In a post on its website Wednesday, the office of the U.S. Trade Representative blamed persistent trade deficits for the loss of manufacturing jobs. It said it calculated the tariff rates that would reduce trade deficits with specific countries to zero, rates it calls “reciprocal and fair.” In justifying its math, the post cites a handful of research papers on tariffs and trade deficits.
“Reciprocal tariffs are calculated as the tariff rate necessary to balance bilateral trade deficits between the U.S. and each of our trading partners,” the USTR said.
Some of the researchers cited by USTR questioned the math and the basic premise that tariffs can reduce the trade deficit to zero, when reached by the Journal. Pau Pujolas, an economist at McMaster University in Canada, said tariffs don’t generally do much to reduce trade deficits.

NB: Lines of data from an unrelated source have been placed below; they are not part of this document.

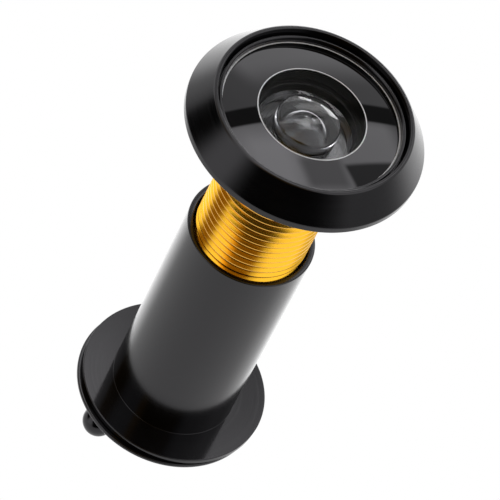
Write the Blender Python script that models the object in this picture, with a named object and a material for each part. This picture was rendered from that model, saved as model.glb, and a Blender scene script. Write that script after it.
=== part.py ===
"""A door viewer with a privacy cover, built as an assembly of its separate pieces.

Metres, +Z up. The barrel lies along Y: the front lens looks along -Y, out of the door, and the cover is at +Y,
inside the room. The origin is on the barrel's axis, in the plane of the bezel's back face, which rests on the door.
"""

from math import asin, cos, pi, radians, sin

import bmesh
import bpy
from mathutils import Vector

MM = 0.001
FIT_GAP = 0.08 * MM  # left between pieces that touch on the real object

# front bezel and what it holds, with heights in front of the door face
BEZEL_RADIUS = 14.5 * MM
BEZEL_LAND = 0.85 * MM
BEZEL_HEIGHT = 4.36 * MM
LIP_RADIUS = 12.1 * MM
LIP_ROUND = 0.16 * MM
LIP_INNER_RADIUS = 11.65 * MM
BEZEL_FLOOR = 0.8 * MM
GLASS_RADIUS = 11.0 * MM
GLASS_FRONT = 2.8 * MM
GLASS_THICK = 1.6 * MM
GLASS_HOLLOW_RADIUS = 6.6 * MM
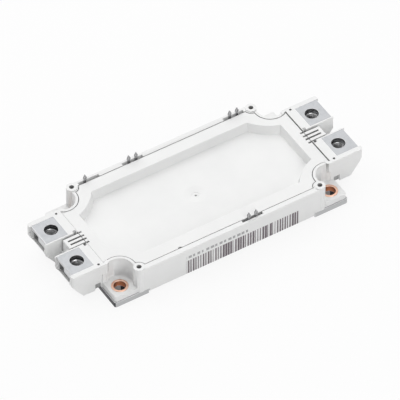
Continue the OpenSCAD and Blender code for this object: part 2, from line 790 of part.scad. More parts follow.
base_plate();
frame();
lid();
mounting_sleeve(-1, -1);  // mounting_sleeve_front_left
mounting_sleeve(1, -1);  // mounting_sleeve_front_right
mounting_sleeve(-1, 1);  // mounting_sleeve_back_left
mounting_sleeve(1, 1);  // mounting_sleeve_back_right
busbar(BAR_DC_PLUS);  // busbar_dc_plus
busbar(BAR_DC_MINUS);  // busbar_dc_minus
busbar(BAR_AC_1);  // busbar_ac_1
busbar(BAR_AC_2);  // busbar_ac_2
terminal_nut(BAR_DC_PLUS);  // terminal_nut_dc_plus
terminal_nut(BAR_DC_MINUS);  // terminal_nut_dc_minus
terminal_nut(BAR_AC_1);  // terminal_nut_ac_1
terminal_nut(BAR_AC_2);  // terminal_nut_ac_2
control_pin(PINS[0]);  // control_pin_1
control_pin(PINS[1]);  // control_pin_2
control_pin(PINS[2]);  // control_pin_3
control_pin(PINS[3]);  // control_pin_4
control_pin(PINS[4]);  // control_pin_5
control_pin(PINS[5]);  // control_pin_6
control_pin(PINS[6]);  // control_pin_7
ceramic(-1);  // ceramic_left
ceramic(0);  // ceramic_middle
ceramic(1);  // ceramic_right
back_copper(-1);  // back_copper_left
back_copper(0);  // back_copper_middle
back_copper(1);  // back_copper_right
top_copper(-1);  // top_copper_left
top_copper(0);  // top_copper_middle
top_copper(1);  // top_copper_right
igbt_chips();
diode_chips();
chip_wires();
pin_wires();
thermistor();
frame_seal();
gel();
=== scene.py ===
"""Half-bridge power module: nickel-plated base plate, white moulded frame and tray lid, screw terminals."""
from math import atan2, cos, hypot, pi, radians, sin

import bmesh
import bpy
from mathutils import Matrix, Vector
from mathutils.geometry import intersect_point_line


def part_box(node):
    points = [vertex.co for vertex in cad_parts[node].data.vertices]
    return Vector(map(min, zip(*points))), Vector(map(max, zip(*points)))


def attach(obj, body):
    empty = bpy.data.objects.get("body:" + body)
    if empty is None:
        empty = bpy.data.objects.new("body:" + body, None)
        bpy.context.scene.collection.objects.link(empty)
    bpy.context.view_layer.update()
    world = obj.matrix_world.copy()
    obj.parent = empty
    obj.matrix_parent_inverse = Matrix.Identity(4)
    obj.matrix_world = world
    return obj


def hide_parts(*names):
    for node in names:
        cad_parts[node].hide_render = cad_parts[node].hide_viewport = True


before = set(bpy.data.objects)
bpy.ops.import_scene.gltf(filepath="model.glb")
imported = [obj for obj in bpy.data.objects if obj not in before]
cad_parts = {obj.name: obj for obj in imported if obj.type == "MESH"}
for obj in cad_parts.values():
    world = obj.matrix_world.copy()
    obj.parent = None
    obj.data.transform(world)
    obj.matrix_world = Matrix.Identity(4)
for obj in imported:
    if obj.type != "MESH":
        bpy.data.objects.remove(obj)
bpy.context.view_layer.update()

mm = 0.001


# ---- Base plate ----
# A blanked and milled copper plate, nickel-plated all over. Its underside is the heatsink face, and its four
# ears stick out under the frame. The sheared ends are rougher than the rolled front and back, and painted near black
# as shade.

plate_edge = 0.25
ear_end_from, end_facing = 50, 0.6
noise_low, noise_high = 0.3, 0.7  # the band that holds nearly all of a noise's values
upright = 0.3                     # a face is upright when its normal rises less than this


def edit(piece):
    """Makes one piece the only selected one and opens it in edit mode with nothing selected."""
    bpy.ops.object.select_all(action="DESELECT")
    piece.select_set(True)
    bpy.context.view_layer.objects.active = piece
    bpy.ops.object.mode_set(mode="EDIT")
    bpy.ops.mesh.select_mode(type="VERT")
    bpy.ops.mesh.select_all(action="DESELECT")


def whole_copy(node, name, join=0.002, flat=0.2):
    """A copy of one solid of the model with its points joined (mm) and its flat faces made whole (degrees)."""
    piece = bpy.data.objects.new(name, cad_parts[node].data.copy())
    bpy.context.scene.collection.objects.link(piece)
    piece.data.materials.clear()
    edit(piece)
    bpy.ops.mesh.select_all(action="SELECT")
    bpy.ops.mesh.remove_doubles(threshold=join * mm)
    bpy.ops.mesh.dissolve_limited(angle_limit=radians(flat))
    bpy.ops.object.mode_set(mode="OBJECT")
    for mark in ("edge", "cut"):
        piece.data.attributes.new(mark, "FLOAT", "FACE")
    return piece


def above(height):
    """A rule that holds above a height in millimetres."""
    return lambda x, y, z: z > height


def folded_edges(mesh, steepest=115):
    """Middles of the edges where a surface turns back on itself."""
    shape = bmesh.new()
    shape.from_mesh(mesh)
    middles = [(edge.verts[0].co + edge.verts[1].co) / 2 for edge in shape.edges
               if len(edge.link_faces) == 2 and edge.calc_face_angle() > radians(steepest)]
    shape.free()
    return middles


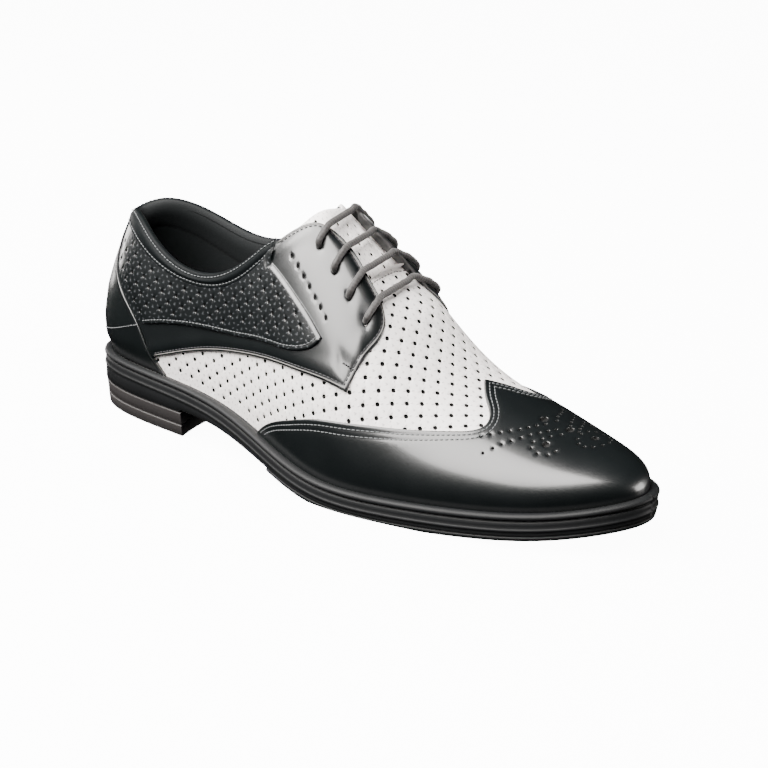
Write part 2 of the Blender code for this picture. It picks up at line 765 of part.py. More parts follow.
def build():
    """Make the shoe from the floor up."""
    clear_scene()
    heel()
    forepart_tread()
    outsole()
    welt()
    insole()
    upper_shell()
    tongue()
    heel_counter()
    quarter("quarter_outer", -1)
    quarter("quarter_inner", 1)
    toe_cap()
    side_panel("side_panel_outer", -1)
    side_panel("side_panel_inner", 1)
    collar()
    for number, (share, climb) in enumerate(EYELETS, 1):
        lace_bar(number, share, climb)


build()
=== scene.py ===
"""Wingtip lace-up shoe for the right foot: its leathers, seams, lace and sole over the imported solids.

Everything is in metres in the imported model's frame: +X to the toe, +Y to the inner side, +Z up.
"""

import logging
import math
from collections.abc import Callable, Sequence
from dataclasses import dataclass, field
from enum import Enum

import bpy
import numpy as np
from mathutils import Matrix, Vector
from mathutils.geometry import delaunay_2d_cdt

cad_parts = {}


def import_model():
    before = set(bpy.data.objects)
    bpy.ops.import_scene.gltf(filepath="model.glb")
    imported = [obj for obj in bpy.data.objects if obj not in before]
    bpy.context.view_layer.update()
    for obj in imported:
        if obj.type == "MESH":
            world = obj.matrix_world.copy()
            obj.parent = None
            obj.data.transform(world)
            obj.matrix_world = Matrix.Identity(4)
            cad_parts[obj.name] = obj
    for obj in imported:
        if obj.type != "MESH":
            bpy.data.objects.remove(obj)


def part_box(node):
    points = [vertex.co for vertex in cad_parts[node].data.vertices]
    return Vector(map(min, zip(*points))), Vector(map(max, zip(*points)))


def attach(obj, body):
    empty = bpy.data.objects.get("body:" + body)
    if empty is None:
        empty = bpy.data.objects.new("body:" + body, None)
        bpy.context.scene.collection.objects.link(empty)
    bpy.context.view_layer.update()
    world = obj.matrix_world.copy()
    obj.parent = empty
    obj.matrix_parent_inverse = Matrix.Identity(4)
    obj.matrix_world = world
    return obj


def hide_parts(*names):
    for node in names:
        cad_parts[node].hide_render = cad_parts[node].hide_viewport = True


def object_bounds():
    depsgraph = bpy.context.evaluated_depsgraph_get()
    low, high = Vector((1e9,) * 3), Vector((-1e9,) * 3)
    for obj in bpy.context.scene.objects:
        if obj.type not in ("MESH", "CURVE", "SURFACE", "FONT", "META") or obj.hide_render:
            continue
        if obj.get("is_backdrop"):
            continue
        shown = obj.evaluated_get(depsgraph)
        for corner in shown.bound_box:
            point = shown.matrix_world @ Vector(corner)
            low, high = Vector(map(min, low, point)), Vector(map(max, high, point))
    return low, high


Array = np.ndarray
Pairs = tuple[tuple[float, float], ...]
Mesh = tuple[np.ndarray, list[tuple[int, ...]]]
log = logging.getLogger("shoe")

MM = 0.001


class Side(Enum):
    """The two sides of the shoe, by the sign of Y."""

    OUTER = -1
    INNER = 1


class Chart(Enum):
    """How a flat cut of leather is laid on the last."""

    OVER = "from the outer feather line over the ridge to the inner one"
    ROUND = "from the outer side round the heel's back to the inner one"


class Edge(Enum):
    """What happens along a stretch of a cut's outline."""

    CUT = "a cut edge that shows, with a row of stitches inside it"
    PLAIN = "a cut edge that shows and isn't stitched"
    FOOT = "the feather line, where the leather goes down beside the welt"
    HIDDEN = "an edge that lies under another piece"


# ---------------------------------------------------------------- curves


def natural_curve(knots: Sequence[float], values: Sequence[float]) -> Callable[[Array], Array]:
    """Make the natural cubic through some values.

    Args:
        knots: Rising places.
        values: The value at each place.

    Returns:
        A function of numbers or arrays.
    """
    knots, values = np.asarray(knots, float), np.asarray(values, float)
    gaps = np.diff(knots)
    count = len(knots)
    system, target = np.eye(count), np.zeros(count)
    for row in range(1, count - 1):
        before, after = gaps[row - 1], gaps[row]
        system[row, row - 1:row + 2] = before, 2 * (before + after), after
        target[row] = 6 * ((values[row + 1] - values[row]) / after
                           - (values[row] - values[row - 1]) / before)
    bends = np.linalg.solve(system, target)

    def curve(place: Array) -> Array:
        """Return the cubic's value at each place."""
        place = np.asarray(place, float)
        left = np.clip(np.searchsorted(knots, place) - 1, 0, count - 2)
        gap, ahead, behind = gaps[left], knots[left + 1] - place, place - knots[left]
        cubic = (bends[left] * ahead**3 + bends[left + 1] * behind**3) / (6 * gap)
        start = (values[left] / gap - bends[left] * gap / 6) * ahead
        return cubic + start + (values[left + 1] / gap - bends[left + 1] * gap / 6) * behind

    return curve


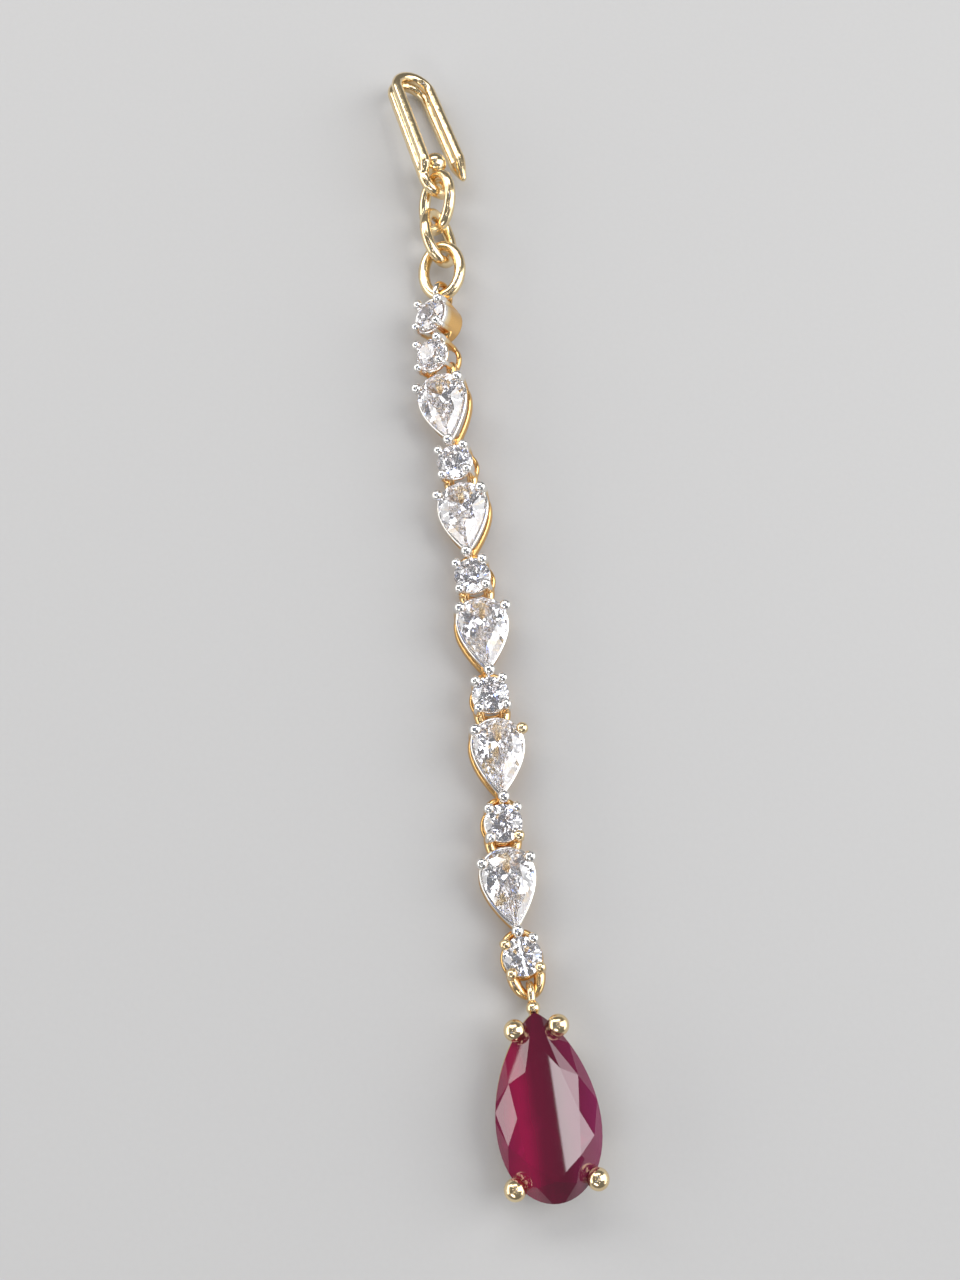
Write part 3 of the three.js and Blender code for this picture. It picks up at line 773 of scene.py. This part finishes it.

Trade is complicated, and tariffs can have all sorts of unintended consequences. On the one hand, tariffs are likely to raise prices of imported goods. But if the economies and currencies of exporting countries take a hit as a result of tariffs, that may push the price of their export goods down again. “What the tariffs do is simply impoverish your neighbor and make sure that you can import more cheaply,” he said.
Another economist cited, Purdue University’s Anson Soderbery, said his paper “was entirely written to combat” arguments like those made by the USTR.
The USTR didn’t immediately respond to a request for comment.
His study found that in some cases, the benefits of tariffs can outweigh the costs. But the key is to carefully calculate which tariffs do more good than harm, rather than adding new tariffs in bulk on all countries that run a trade surplus with the U.S., Soderbery said.
He said it shouldn’t be the goal to get all trade deficits to zero. Imports can be beneficial because they free up U.S. workers to focus on more valuable work, like software engineering.
“Do we want to trade our high-tech, high-skilled-labor service industries for production of avocados?” Soderbery said. “We can do it but I’m not sure why we want to.”